Allan Seager's "The Joys of Sport at Oxford" in Sports Illustrated, 29 October 1962, begins:

During my first week at Oxford I decided not to go out for any sports in the fall, or Michaclmas [sic! Michaelmas], term. My college offered Rugby, soccer, field hockey and something referred to as "the boats." I had never done any of these. They were all outdoor sports, and outdoors was where it was raining. For a fee I could also have joined a team of chaps who trotted informally through the dripping countryside in mild competition with a group from another college. Or I could have subscribed to a beagling club and worn a green coat, stout laced boots and a hemispheric little green velvet cap and legged it over the fields behind the dogs in search of hares and perhaps gotten a furry paw glued to a wooden shield as a trophy to hang in my room. The rain discouraged me, however. I got soggy enough walking to lectures. The fall term seemed a good time to lie up in front of a fire and get a good start on my reading.

I did this. I read heavily, but after three weeks I noticed a nervousness coming over me. And after the fourth week I knew what it was. I had been getting up every half hour to look out of the window. Now, there was nothing to look at out of my window but the college coal pile and beyond it a 15-foot wall topped with broken glass to keep students from climbing in after midnight. I was looking for a girl. I had got used to having dates at home but, after a day or two of scrutiny, I could tell that I was not likely to see one poised like a mountain goat on top of the coal.
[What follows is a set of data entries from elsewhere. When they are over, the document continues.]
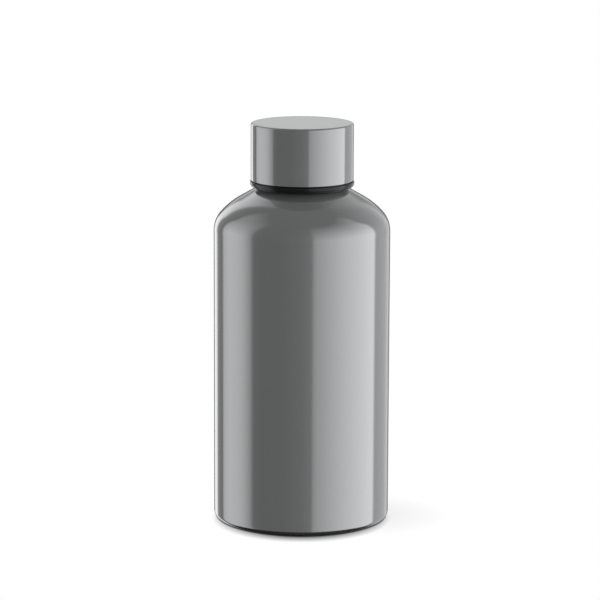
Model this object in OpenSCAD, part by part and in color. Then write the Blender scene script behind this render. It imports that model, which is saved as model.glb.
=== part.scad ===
// Camping fuel bottle: a one-piece aluminium shell with a metal-clad screw cap.
// Sizes are in millimetres. The origin is the centre of the base, on the surface it stands on.

/* [Bottle body] */
// Outside diameter of the body
body_d = 73; // [60:0.5:90]
// Height at which the wall's line would meet the shoulder's lower slope
wall_h = 125.8; // [90:0.2:200]
// Thickness of the wall and the shoulder
wall_t = 1.0; // [0.6:0.1:1.6]
// Radius of the edge between the wall and the base
base_edge_r = 2.6; // [2:0.1:5]

/* [Base] */
// Width of the flat ring that the bottle stands on
foot_w = 2.6; // [1.5:0.1:5]
// Thickness of the foot, under the ring
foot_t = 1.4; // [1:0.1:2.4]
// Radius of the foot's inner edge
foot_edge_r = 2; // [1:0.1:3]
// Rise of the dished base at its centre
dish_rise = 4.5; // [2:0.1:8]
// Slope of the side of the dish above the horizontal
dish_slope = 28; // [20:1:45]
// Radius between the side of the dish and its flat centre
dish_r = 26; // [10:1:40]
// Thickness of the dished base
base_t = 1.6; // [1:0.1:2.5]

/* [Shoulder] */
// Width of the shoulder's lower, steeper slope, measured from the wall inwards
slope_w = 6.2; // [5:0.1:9]
// Angle of the lower slope above the horizontal
lower_slope = 48; // [42:1:55]
// Angle of the upper slope above the horizontal
upper_slope = 30; // [25:1:38]
// Radius between the wall and the lower slope
wall_shoulder_r = 11; // [6:0.5:14]
// Radius between the two slopes
mid_shoulder_r = 30; // [15:1:35]
// Radius between the upper slope and the neck
neck_root_r = 4.6; // [2:0.1:5.5]

/* [Neck] */
// Outside diameter of the neck, at the root of its thread
neck_d = 36; // [30:0.5:44]
// Thickness of the neck's wall
neck_t = 1.5; // [1:0.1:2.2]
// Radius of the two edges of the rim
rim_r = 0.45; // [0.2:0.05:0.6]
// Height of the middle of the rolled bead above the neck's foot
bead_up = 5; // [4:0.5:7]
// Width of the rolled bead along the neck
bead_w = 3.6; // [2.4:0.1:4.5]
// How far the rolled bead stands out of the neck, before its crest is rounded
bead_out = 0.9; // [0.4:0.05:1]
// Radius of the bead's crest and of its two roots
bead_r = 1; // [0.5:0.1:1.5]

/* [Cap fit] */
// Depth of the thread on the neck and in the cap
thread_depth = 1.0; // [0.6:0.1:1.2]
// Gap between the crest of one thread and the root of the other
thread_gap = 0.4; // [0.2:0.05:0.6]
// Gap between the lower edge of the cap and the root of the neck
shoulder_gap = 0.45; // [0.3:0.05:1]
// Gap between the plug and the seal around it
seal_gap = 0.1; // [0.05:0.05:0.2]
// Gap between the metal shell and the grip ribs of the core
press_gap = 0.05; // [0.02:0.01:0.1]

/* [Cap shell] */
// Thickness of the metal shell
shell_t = 0.5; // [0.4:0.05:0.8]
// Height of the metal shell
shell_h = 23.6; // [18:0.1:30]
// Radius of the shell's top edge
shell_edge_r = 0.8; // [0.6:0.05:2]
// Radius of the shell's trimmed lower edge
shell_trim_r = 0.15; // [0.05:0.05:0.2]

/* [Cap core] */
// Thickness of the core's threaded skirt
skirt_t = 1.0; // [0.8:0.1:1.6]
// How far the grip ribs stand out of the skirt
grip_out = 0.25; // [0.15:0.05:0.4]
// Width of a grip rib
grip_w = 0.8; // [0.5:0.1:1.2]
// Number of grip ribs around the skirt
grip_count = 24; // [12:1:36]
// Height of the black flange under the metal shell
flange_h = 2.6; // [2:0.1:4]
// How far the flange stands out past the metal shell
flange_out = 0.3; // [0:0.05:0.5]
// Radius of the flange's lower edge
flange_edge_r = 1.9; // [0.6:0.1:2]
// Shadow gap between the metal shell and the flange
shadow_gap = 0.4; // [0.2:0.05:0.8]
// Thickness of the disc that closes the core
disc_t = 1.6; // [1.2:0.1:2.4]
// Height of the ribs between the disc and the metal top
rib_h = 2.1; // [1.2:0.1:4]
// Thickness of those ribs and of their hub ring
rib_t = 1.0; // [0.8:0.1:1.4]
// Number of radial ribs
rib_count = 8; // [6:1:16]
// Outside diameter of the hub ring
hub_d = 12; // [8:0.5:16]

/* [Plug and seal] */
// Gap between the plug and the mouth of the bottle
plug_gap = 1.1; // [0.9:0.1:1.6]
// Thickness of the plug's wall
plug_t = 1.5; // [1:0.1:2]
// Depth of the plug below the rim of the bottle
plug_drop = 2.6; // [2.2:0.1:5]
// How far the bead that keeps the seal on stands out of the plug
keeper_out = 0.4; // [0.2:0.05:0.5]
// Thickness of the seal
seal_t = 2.0; // [1.4:0.1:3]
// How far the seal reaches out past the neck
seal_over = 0.7; // [0.2:0.1:0.9]
// Radius of the seal's edges
seal_edge_r = 0.4; // [0.2:0.05:0.6]

/* [Hidden] */
$fn = 180;

// Largest gap between a rounding's true arc and the short straight pieces that draw it
arc_gap = 0.004;
// Share of a side that the roundings at its two ends may take together
side_share = 0.98;
// Radius on moulded edges that nothing else sizes
mould_r = 0.3;
// Least radius inside a rounded edge of the shell
inner_r = 0.3;
// Overlap that makes two solids of one piece into one
bite = 0.2;

// Radii
body_r = body_d / 2;
neck_r = neck_d / 2;
mouth_r = neck_r - neck_t;
dish_edge_r = body_r - base_edge_r - foot_w;
dish_flat_r = dish_edge_r - dish_rise / tan(dish_slope);
core_bore_r = neck_r + thread_depth + thread_gap;
skirt_r = core_bore_r + skirt_t;
shell_in_r = skirt_r + grip_out + press_gap;
shell_r = shell_in_r + shell_t;
flange_r = shell_r + flange_out;
plug_r = mouth_r - plug_gap;
plug_in_r = plug_r - plug_t;
seal_in_r = plug_r + seal_gap;
seal_out_r = neck_r + seal_over;

// Height of the shoulder's upper slope, or of the neck's root, at radius r
function slope_z(r) = wall_h + slope_w * tan(lower_slope) + (break_r - r) * tan(upper_slope);
function shoulder_z(r) =
    let (reach = neck_root_r * tan((90 - upper_slope) / 2))
    r > neck_r + reach * cos(upper_slope) ? slope_z(r)
    : slope_z(neck_r) + reach - sqrt(pow(neck_root_r, 2) - pow(neck_r + neck_root_r - r, 2));

// Heights, from the base up to the top of the cap
break_r = body_r - slope_w;
break_z = slope_z(break_r);
neck_z = slope_z(neck_r);
bead_z = neck_z + bead_up;
flange_z = shoulder_z(core_bore_r) + shoulder_gap;
flange_top_z = flange_z + flange_h;
shell_z = flange_top_z + shadow_gap;
cap_top_z = shell_z + shell_h;

// Heights inside the cap, from its top down to the rim that the seal meets
shell_in_z = cap_top_z - shell_t;
pan_z = shell_in_z - rib_h;
disc_z = pan_z - disc_t;
rim_z = disc_z - seal_t;
plug_z = rim_z - plug_drop;
keeper_z = rim_z - mould_r - keeper_out;

function unit(v) = v / norm(v);
function left_of(v) = [-v[1], v[0]];
function cross_of(u, v) = u[0] * v[1] - u[1] * v[0];
function spot(corner) = [corner[0], corner[1]];

// An outline is a list of corners [x, y, radius] with the material on the left.
function following(corners, i) = (i + 1) % len(corners);
function preceding(corners, i) = (i + len(corners) - 1) % len(corners);
// Direction of the side that leaves corner i
function side(corners, i) = unit(spot(corners[following(corners, i)]) - spot(corners[i]));
// Signed angle by which the outline turns at corner i
function turn(corners, i) =
    let (u = side(corners, preceding(corners, i)), v = side(corners, i))
    atan2(cross_of(u, v), u * v);

// How far along its two sides the rounding of corner i wants to reach
function wanted(corners, i) =
    corners[i][2] == 0 ? 0 : corners[i][2] * tan(abs(turn(corners, i)) / 2);
// How much of what both of its ends want fits on the side that leaves corner i
function side_fit(corners, i) =
    let (
        j = following(corners, i),
        both = wanted(corners, i) + wanted(corners, j),
        room = side_share * norm(spot(corners[j]) - spot(corners[i]))
    )
    both <= room ? 1 : room / both;
function reach(corners, i) =
    wanted(corners, i) * min(side_fit(corners, preceding(corners, i)), side_fit(corners, i));
// Points of the rounding of corner i, or the corner itself where its radius is 0
function rounding(corners, i) =
    corners[i][2] == 0 ? [spot(corners[i])]
    : let (
        angle = turn(corners, i),
        u = side(corners, preceding(corners, i)),
        r = reach(corners, i) / tan(abs(angle) / 2),
        start = spot(corners[i]) - reach(corners, i) * u,
        spoke = -sign(angle) * r * left_of(u),
        steps = max(2, ceil(abs(angle) / (2 * acos(1 - arc_gap / r))))
    )
    [for (k = [0 : steps])
        let (a = angle * k / steps)
        start - spoke + spoke * cos(a) + left_of(spoke) * sin(a)];

// A flat outline with its corners rounded
module outline(corners) {
    polygon([for (i = [0 : len(corners) - 1]) each rounding(corners, i)]);
}

// Outside of the bottle from the centre of the base up to the rim
outside = [
    [0, dish_rise, 0],
    [dish_flat_r, dish_rise, dish_r],
    [dish_edge_r, 0, foot_edge_r],
    [body_r, 0, base_edge_r],
    [body_r, wall_h, wall_shoulder_r],
    [break_r, break_z, mid_shoulder_r],
    [neck_r, neck_z, neck_root_r],
    [neck_r, rim_z, rim_r],
];
// Thickness of the metal behind each side of the outside
metal_t = [base_t, base_t, foot_t, wall_t, wall_t, wall_t, neck_t];

// Corner i of the inside, where the two sides that meet at corner i of the outside
// cross once each has moved in by its thickness
function inside(i) =
    let (
        u = side(outside, i - 1),
        v = side(outside, i),
        angle = turn(outside, i),
        thick = max(metal_t[i - 1], metal_t[i]),
        p = spot(outside[i]) + (metal_t[i - 1] * v - metal_t[i] * u) / cross_of(u, v)
    )
    [p[0], p[1], max(inner_r, outside[i][2] - sign(angle) * thick)];

module bottle_shell() {
    last = len(outside) - 1;
    bead = [
        [neck_r, bead_z - bead_w / 2, bead_r],
        [neck_r + bead_out, bead_z, bead_r],
        [neck_r, bead_z + bead_w / 2, bead_r],
    ];
    color("#9c9d9f")
    rotate_extrude()
        outline(concat(
            [for (i = [0 : last - 1]) outside[i]],
            bead,
            [outside[last], [mouth_r, rim_z, rim_r]],
            [for (i = [last - 1 : -1 : 1]) inside(i)],
            [[0, dish_rise + base_t, 0]]
        ));
}

// Deep-drawn cover of the cap
module cap_shell() {
    color("#a5a6a8")
    rotate_extrude()
        outline([
            [0, shell_in_z, 0],
            [shell_in_r, shell_in_z, shell_edge_r - shell_t],
            [shell_in_r, shell_z, shell_trim_r],
            [shell_r, shell_z, shell_trim_r],
            [shell_r, cap_top_z, shell_edge_r],
            [0, cap_top_z, 0],
        ]);
}

// Section of the moulded core: plug, seal seat, threaded bore, flange and skirt
module core_section() {
    outline([
        [0, disc_z, 0],
        [plug_in_r, disc_z, 2 * mould_r],
        [plug_in_r, plug_z, mould_r],
        [plug_r, plug_z, mould_r],
        [plug_r, keeper_z - keeper_out, 0],
        [plug_r + keeper_out, keeper_z, mould_r],
        [plug_r, keeper_z + keeper_out, 0],
        [plug_r, disc_z, 0],
        [core_bore_r, disc_z, mould_r],
        [core_bore_r, flange_z, mould_r],
        [flange_r, flange_z, flange_edge_r],
        [flange_r, flange_top_z, mould_r],
        [skirt_r, flange_top_z, 0],
        [skirt_r, shell_in_z, shell_edge_r],
        [skirt_r - rib_t, shell_in_z, mould_r],
        [skirt_r - rib_t, pan_z, mould_r],
        [0, pan_z, 0],
    ]);
}

// Ribs on the outside of the skirt that grip the metal shell
module grip_ribs() {
    low_z = flange_top_z + flange_h;
    for (i = [0 : grip_count - 1])
        rotate(i * 360 / grip_count)
            translate([skirt_r - bite, -grip_w / 2, low_z])
                cube([bite + grip_out, grip_w, disc_z - low_z]);
}

// Ribs on the disc that hold up the metal top
module top_ribs() {
    hub_r = hub_d / 2;
    rim_in_r = skirt_r - rib_t;
    translate([0, 0, pan_z - bite])
    difference() {
        cylinder(r = hub_r, h = rib_h + bite);
        translate([0, 0, -bite]) cylinder(r = hub_r - rib_t, h = rib_h + 3 * bite);
    }
    for (i = [0 : rib_count - 1])
        rotate(i * 360 / rib_count)
            translate([hub_r - rib_t / 2, -rib_t / 2, pan_z - bite])
                cube([rim_in_r - hub_r + rib_t / 2 + bite, rib_t, rib_h + bite]);
}

module cap_core() {
    color("#161617") {
        rotate_extrude() core_section();
        grip_ribs();
        top_ribs();
    }
}

// Ring that the cap presses onto the rim of the neck
module cap_seal() {
    color("#2b2b2d")
    rotate_extrude()
        outline([
            [seal_in_r, rim_z, seal_edge_r],
            [seal_out_r, rim_z, seal_edge_r],
            [seal_out_r, disc_z, seal_edge_r],
            [seal_in_r, disc_z, seal_edge_r],
        ]);
}

echo(overall_height = cap_top_z, cap_diameter = 2 * shell_r, mouth_diameter = 2 * mouth_r);

bottle_shell();
cap_shell();
cap_core();
cap_seal();
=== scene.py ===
import math

import bpy
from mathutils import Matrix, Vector


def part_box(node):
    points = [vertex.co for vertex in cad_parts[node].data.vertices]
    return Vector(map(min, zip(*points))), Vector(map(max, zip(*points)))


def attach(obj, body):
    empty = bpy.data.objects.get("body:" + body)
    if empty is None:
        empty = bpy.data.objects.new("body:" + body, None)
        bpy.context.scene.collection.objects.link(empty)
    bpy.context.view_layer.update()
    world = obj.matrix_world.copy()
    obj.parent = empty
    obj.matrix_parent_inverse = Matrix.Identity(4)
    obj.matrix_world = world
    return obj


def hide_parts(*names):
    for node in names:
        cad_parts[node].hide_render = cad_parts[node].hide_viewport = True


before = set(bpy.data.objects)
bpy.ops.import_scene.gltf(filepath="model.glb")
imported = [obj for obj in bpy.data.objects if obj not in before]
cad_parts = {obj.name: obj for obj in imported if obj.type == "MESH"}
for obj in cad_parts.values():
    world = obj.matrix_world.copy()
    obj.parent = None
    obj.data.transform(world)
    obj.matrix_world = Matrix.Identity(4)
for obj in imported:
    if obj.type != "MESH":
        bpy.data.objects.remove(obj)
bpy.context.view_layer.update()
print("frame loaded:", sorted(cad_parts))

mm = 0.001  # every size below is written in millimetres


# sRGB hex to the linear colour that a shader socket takes
def hexColour(text):
    channels = [int(text[i:i + 2], 16) / 255 for i in (1, 3, 5)]
    linear = [c / 12.92 if c <= 0.04045 else ((c + 0.055) / 1.055) ** 2.4 for c in channels]
    return (*linear, 1.0)


# adds one node with its own settings; an input is either a value or another node's output
def addNode(tree, kind, inputs=None, **settings):
    node = tree.nodes.new(kind)
    for key, value in settings.items():
        setattr(node, key, value)
    for key, value in (inputs or {}).items():
        if isinstance(value, bpy.types.NodeSocket):
            tree.links.new(value, node.inputs[key])
        else:
            node.inputs[key].default_value = value
    return node


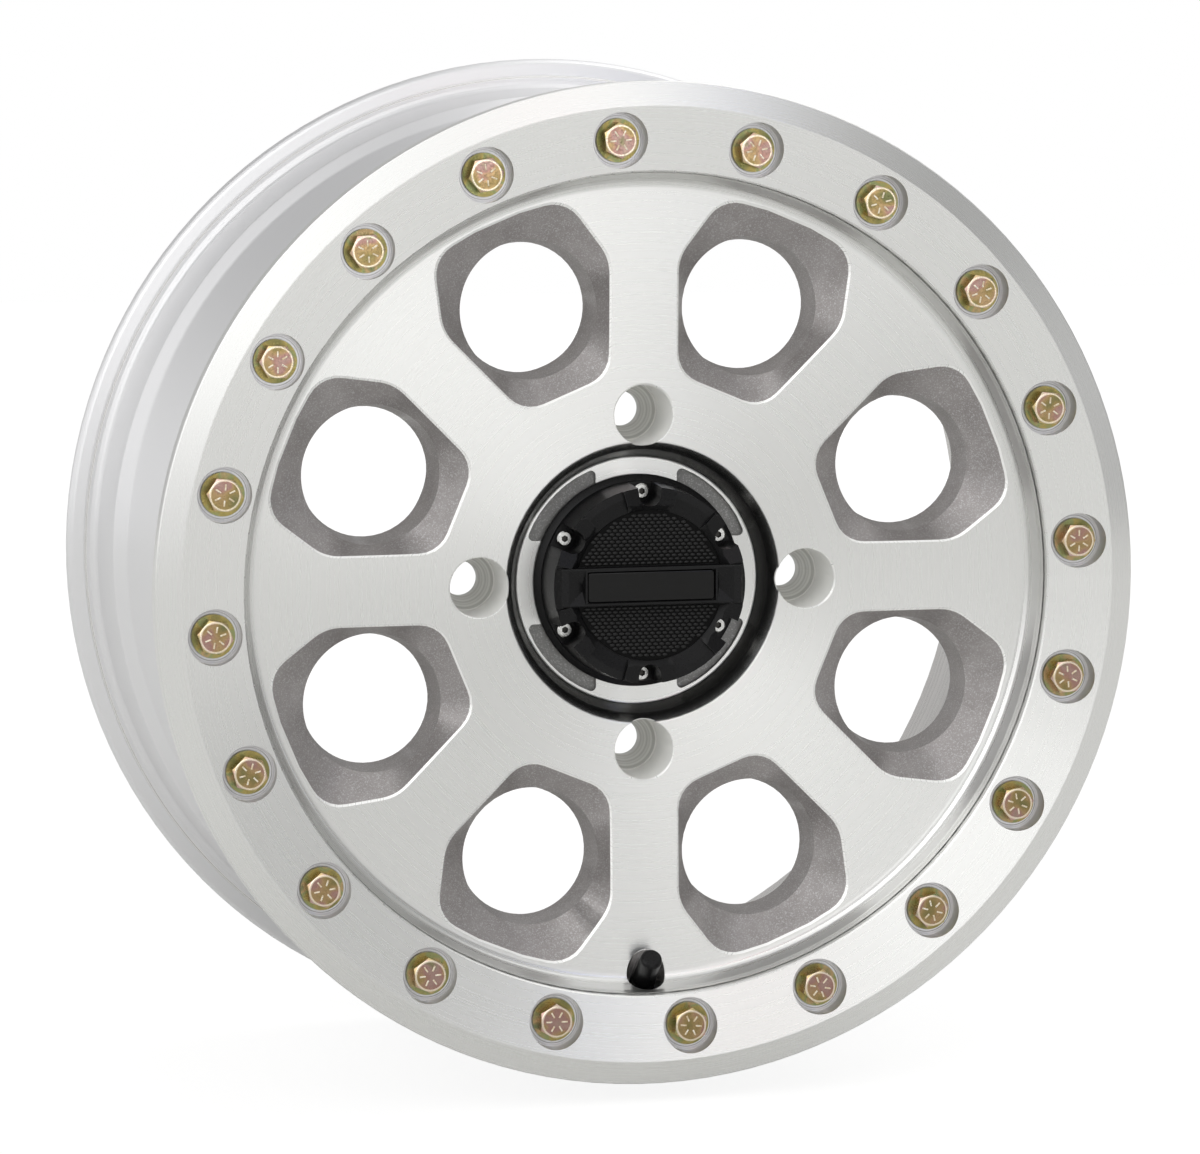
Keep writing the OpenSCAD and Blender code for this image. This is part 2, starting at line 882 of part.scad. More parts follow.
stem_wall = valve_reach - valve_wall;
tube_r = 3.9;
tube_bore_r = 2.6;
tube_front = -9;
tube_back = valve_reach + 3;
core_r = tube_bore_r - 0.05;
core_front = tube_front + 1;
core_length = 9;
core_bore_r = 1.6;
// The shoulder inside the core that carries the spring
core_shoulder = core_front + 7.6;
pin_r = 0.45;
pin_hole_r = pin_r + 0.08;
pin_travel = 1.2;
pin_collar_r = 1.45;
pin_collar_t = 0.5;
seat_depth = core_front + core_length;
pin_seal_t = 1.2;
pin_seal_gap = 0.1;
spring_r = 1.15;
spring_wire_r = 0.2;
spring_turns = 5;
spring_front = core_front + 2;
cap_tip = -13;
valve_cap_r = 4.8;
valve_cap_back = 4;
// Radius of the stem's neck, of its shoulder in the pocket and of its bulb in the rim
stem_neck_r = 5;
stem_shoulder_r = valve_pocket_r - 0.7;
stem_bulb_r = valve_hole_r + 2.85;
stem_taper = 0.3 * valve_reach;
stem_bulb_h = 6;
stem_squeeze = 0.02;

// Moulded rubber body, gripping the wall between its bulb and its shoulder
module valve_stem() {
    stem_front = valve_cap_back + 1;
    bulb_front = valve_reach + 0.2;
    color("#161616")
        placed()
            along_valve()
                turned([
                    [tube_r, stem_front, 0],
                    [stem_neck_r, stem_front, 0.8],
                    [stem_neck_r + 0.6, stem_wall - stem_taper, 2],
                    [stem_shoulder_r, stem_wall - 3, 1],
                    [stem_shoulder_r, stem_wall, 0.4],
                    [valve_hole_r - stem_squeeze, stem_wall, 0],
                    [valve_hole_r - stem_squeeze, bulb_front, 0],
                    [stem_bulb_r, bulb_front, 0.4],
                    [stem_bulb_r, bulb_front + 1.4, 0.8],
                    [valve_hole_r + 0.5, valve_reach + stem_bulb_h, 1.5],
                    [tube_r, valve_reach + stem_bulb_h, 0]
                ], 4);
}

module valve_tube() {
    color(brass)
        placed()
            along_valve()
                rotate_extrude()
                    polygon([
                        [tube_bore_r, tube_front],
                        [tube_r - 0.4, tube_front],
                        [tube_r, tube_front + 0.4],
                        [tube_r, tube_back],
                        [1.4, tube_back],
                        [1.4, tube_back - 1.5],
                        [tube_bore_r, tube_back - 1.5]
                    ]);
}

// Screwed core whose barrel guides the pin and carries the seat of its seal
module valve_core() {
    color(brass)
        placed()
            along_valve()
                rotate_extrude()
                    polygon([
                        [core_bore_r, core_front],
                        [core_r - 0.3, core_front],
                        [core_r, core_front + 0.3],
                        [core_r, core_front + 4],
                        [2.05, core_front + 4],
                        [2.05, core_front + 6],
                        [core_r - 0.2, core_front + 6],
                        [core_r - 0.5, seat_depth],
                        [pin_hole_r, seat_depth],
                        [pin_hole_r, core_shoulder],
                        [core_bore_r, core_shoulder]
                    ]);
}

module valve_core_gasket() {
    color("white")
        placed()
            along_valve()
                translate([0, 0, core_front + 4])
                    difference() {
                        cylinder(h = 2, r = core_r);
                        translate([0, 0, -cut])
                            cylinder(h = 2 + 2 * cut, r = 2.05);
                    }
}

// The pin, pressed inwards to open the valve; its collar meets the spring at full travel
module valve_pin() {
    pin_front = tube_front + 0.3;
    plate_front = seat_depth + pin_seal_gap + pin_seal_t;
    color(brass)
        placed()
            along_valve() {
                translate([0, 0, pin_front])
                    cylinder(h = plate_front + 1 - pin_front, r = pin_r);
                translate([0, 0, spring_front - pin_travel - pin_collar_t - 0.1])
                    cylinder(h = pin_collar_t, r = pin_collar_r);
                translate([0, 0, plate_front])
                    cylinder(h = 0.8, r = 1.7);
            }
}

module valve_pin_seal() {
    color("#202020")
        placed()
            along_valve()
                translate([0, 0, seat_depth + pin_seal_gap])
                    difference() {
                        cylinder(h = pin_seal_t, r = 1.9);
                        translate([0, 0, -cut])
                            cylinder(h = pin_seal_t + 2 * cut, r = pin_r);
                    }
}

// Helical spring round the pin, swept as one coil of wire
module valve_spring() {
    sides = 6;
    per_turn = 14;
    rings = spring_turns * per_turn;
    first = spring_front + spring_wire_r;
    length = core_shoulder - 0.02 - spring_wire_r - first;
    points = [for (i = [0:rings])
        let (turn = 360 * i / per_turn)
        for (k = [0:sides - 1])
            let (
                side = 360 * k / sides,
                r = spring_r + spring_wire_r * cos(side)
            )
            [r * cos(turn), r * sin(turn), first + length * i / rings + spring_wire_r * sin(side)]];
    color("silver")
        placed()
            along_valve()
                polyhedron(
                    points = points,
                    faces = concat(
                        [[for (k = [0:sides - 1]) k]],
                        [for (i = [0:rings - 1], k = [0:sides - 1])
                            let (a = i * sides + k, b = i * sides + (k + 1) % sides)
                            each [[a, a + sides, b], [b, a + sides, b + sides]]],
                        [[for (k = [sides - 1:-1:0]) rings * sides + k]]
                    )
                );
}

module valve_cap() {
    color("#121212")
        placed()
            along_valve()
                turned([
                    [0, cap_tip, 0],
                    [valve_cap_r - 0.3, cap_tip, 1.6],
                    [valve_cap_r, valve_cap_back, 0.4],
                    [tube_r + thread_clearance, valve_cap_back, 0],
                    [tube_r + thread_clearance, tube_front - 1, 0],
                    [0, tube_front - 1, 0]
                ], 4);
}

module valve_cap_seal() {
    color("#303030")
        placed()
            along_valve()
                translate([0, 0, tube_front - 1])
                    difference() {
                        cylinder(h = 1, r = tube_r);
                        translate([0, 0, -cut])
                            cylinder(h = 1 + 2 * cut, r = 1.5);
                    }
}

wheel_casting();
beadlock_ring();
ring_bolts();
ring_washers();
cap_base();
cap_cover();
cap_badge();
cap_insert_upper();
cap_insert_lower();
cap_screws();
cap_clip_ring();
valve_stem();
valve_tube();
valve_core();
valve_core_gasket();
valve_pin();
valve_pin_seal();
valve_spring();
valve_cap();
valve_cap_seal();
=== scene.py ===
# %% [markdown]
# # A beadlock wheel
# This lesson dresses a cast aluminium off-road wheel. Its shapes come from a CAD model,
# so most of the work here is finish: how a lathe, a paint gun and a plating bath leave metal looking.
# The wheel's axle is the Y axis, and its machined face looks towards -Y.

# %% Load the wheel
import math

import bmesh
import bpy
import numpy as np
from mathutils import Matrix, Vector


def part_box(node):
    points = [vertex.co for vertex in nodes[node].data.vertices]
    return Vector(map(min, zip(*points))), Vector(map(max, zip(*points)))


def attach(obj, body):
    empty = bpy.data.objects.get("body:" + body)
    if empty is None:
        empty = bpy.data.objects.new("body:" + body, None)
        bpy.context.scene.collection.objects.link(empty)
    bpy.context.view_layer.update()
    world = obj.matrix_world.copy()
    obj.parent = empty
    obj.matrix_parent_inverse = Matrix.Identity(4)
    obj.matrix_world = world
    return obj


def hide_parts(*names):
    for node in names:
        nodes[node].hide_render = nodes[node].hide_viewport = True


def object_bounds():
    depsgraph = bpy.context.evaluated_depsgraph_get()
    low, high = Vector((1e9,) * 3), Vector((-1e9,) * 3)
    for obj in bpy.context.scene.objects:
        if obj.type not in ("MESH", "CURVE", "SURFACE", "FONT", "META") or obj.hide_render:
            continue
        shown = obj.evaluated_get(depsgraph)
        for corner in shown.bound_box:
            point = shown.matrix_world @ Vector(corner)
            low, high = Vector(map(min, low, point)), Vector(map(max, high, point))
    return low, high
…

I had won a Rhodes scholarship because I was the only man at the state examination who had worn a stiff collar—an Arrow, I believe. I did not wear it to Oxford. Instead I bought shirts with what we used to call bootlegger (tab) collars, a tweed jacket and gray flannel "bags." Not knowing that Americans move differently from the English—looser, somehow—and that you can identify one as far as you can see him, I believed my attire made me indistinguishable from an Old Etonian, and I had peeped at the English girls in the lecture halls, thinking that I had at least an even start with the Englishmen. I was appalled at what I saw.